“Encourage one another daily, as long as it is called ‘Today,’ so that none of you may be hardened by sin’s deceitfulness” (NIV). Hebrews 3:13
Advances in science and technology have done wonders for humanity. For many, the mundane aspects of life have been replaced or enhanced with appliances, computers and other devices that allow us to quickly address the boring and focus more on our personal pleasures. As the demand increases for more from the artificial cyber world, more and more people are getting lost in a world where physical interaction is considered an annoyance. We can accumulate friends over various social media platforms, and we don’t even have to reveal the truth about ourselves to be accepted.
There is an advantage to having mostly online friends – they demand less from us. We emotionally support them with our likes and happy emojis, comfort them after a breakup, maybe even talk them out of suicide online. But knowing someone in the physical world adds a whole, long list of annoying demands. Spending your whole afternoon helping them fix their computer. Going to funerals with them. Toting them around in your car every day after theirs gets repossessed by the bank. Having them show up unannounced when you were just settling in to watch a NETFLIX marathon. You have so much more control over your friends in the cyber world on a forum, or in a game chat room, to the point you don’t have to physically interact with anyone.

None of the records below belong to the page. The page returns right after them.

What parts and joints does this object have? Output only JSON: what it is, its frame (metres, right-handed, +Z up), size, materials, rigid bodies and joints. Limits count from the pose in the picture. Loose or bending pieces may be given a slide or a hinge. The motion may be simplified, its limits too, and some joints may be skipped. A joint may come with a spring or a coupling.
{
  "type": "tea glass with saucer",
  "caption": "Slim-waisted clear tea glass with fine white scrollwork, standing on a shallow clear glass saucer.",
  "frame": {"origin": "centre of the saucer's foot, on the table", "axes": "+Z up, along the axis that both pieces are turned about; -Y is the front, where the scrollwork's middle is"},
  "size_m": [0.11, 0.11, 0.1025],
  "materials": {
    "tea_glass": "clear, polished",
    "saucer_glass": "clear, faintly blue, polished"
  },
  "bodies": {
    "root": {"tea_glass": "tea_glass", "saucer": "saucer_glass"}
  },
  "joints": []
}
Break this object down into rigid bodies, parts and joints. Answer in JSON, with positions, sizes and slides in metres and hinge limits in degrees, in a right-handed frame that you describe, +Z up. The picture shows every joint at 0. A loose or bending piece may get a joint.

We feel worthless because we actually are worthless to each other. So many are lost to artificial relationships that they can’t connect with the world around them nor can the world seem to connect with them.
Although every relationship starts off on a superficial or shallow level, the cyber-world allows that superficial state to remain intact. Many avoid the possibility of having to go deeper. In the cyber-world, it is not necessary for others to know the real you just the one you like to portray.
We have been created in God’s image with a need to do things for people and the urge is always present. Scripture has revealed this for the last five thousand years, yet its as if suddenly we forgot it in the last few decades. Unfortunately, when we stay superficial with others, we remain in a state of loneliness and isolation. This is not God’s will; He made us for relationship. Hebrews 3:13 states, “Encourage one another daily, as long as it is called ‘Today,’ so that none of you may be hardened by sin’s deceitfulness” (NIV).
We need each other!
Take some time to visit someone and then listen to them into existence.